Market Expansion and Diversification
As Mono County’s tourism base supported by recreational activities is successful and established, merging tourism with working lands creates the functional sub-context of Agritourism. Agritourism is a broad term that encompasses many enterprises. However, the main incentive is to improve the economic quality of life for an operator. Agritourism is the utilization of a value added product to earn on comparative advantages, with its success being brought by diversity and direct sales through marketing in lieu of financial or production modes. Further, the tenant is based in a land based connection and embracing the rural qualities provided; thereby this could cover more traditional farm stands with cottage foodstuffs, Bed and Breakfast home-stays, weddings, farm to table dinners, wineries, breweries, and distilleries.
Cannabis activities have the potential to provide a new market opportunity for agricultural operators through a high-value crop that can potentially be grown on a smaller land base. In addition, a “micro-business” model could support “value added” opportunities in addition to cultivation and nurseries, such as retail, manufacturing (extractions, infusions, making of edibles, packaging and labeling, etc.), and distribution as accessory uses to a main agricultural use.
Site-specific regulations would address issues such as, but not limited to, setbacks, visual screening, odor control, security, and operational specifics, such as hours, and waste disposal; all California regulations would also be followed.
Farmer's Markets, Value Added Products, and CSA:
Currently, there are no Farmer’s Markets in the unincorporated Mono County. The Town of Mammoth Lakes, the only incorporated city in Mono County, does have a seasonal Farmer’s Market. Entry into the Farmer’s Market is relatively simple. An operator must have a current Town of Mammoth Lakes business license and have membership dues for their space through the purveyor at Skip’s Farmer’s Market. California Public Health Code has provided an outlet for value added products through Cottage Food laws, whereby an applicant with a permit and an inspected kitchen may offer certain foodstuffs for value added product and sale directly to a market. There are currently four permits issued, two Class A and two Class B. There is currently one CSA operating in Mono County, Sierra Bounty. This CSA acts as a food HUB, where local products are sourced and distributed through Stellar Brew, a local coffee shop and owner of Sierra Bounty.
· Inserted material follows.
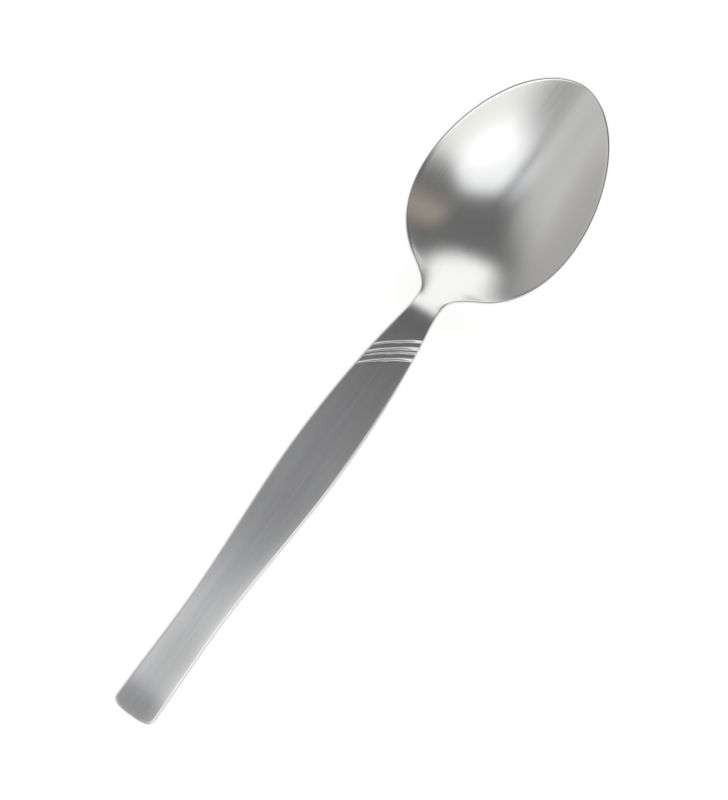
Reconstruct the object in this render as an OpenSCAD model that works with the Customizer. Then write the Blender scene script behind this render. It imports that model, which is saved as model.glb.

General Plan OS/C Policy 5.C.2. offers that there is support of optimal agricultural practices, with Action 5.C.2.b encouraging community gardens to support the availability of healthy, locally grown produce. There are Community Gardens in Benton, Crowley, Lee Vining, Bridgeport, and Walker. These range in size and operational capacity. One reason for this area being so special is the open space offered by rural ways of life. This blessing of isolation is also a problem when considering the access to resources. Food prices are the some of the highest in the Eastern Sierra. Thereby, a garden could provide an understanding of this fragility contributing to better health of both people- nutrient dense food, release of tension, and interpersonal communication for instance, and the ecosystem- carbon sequestration, water filtration, or air quality enhancement.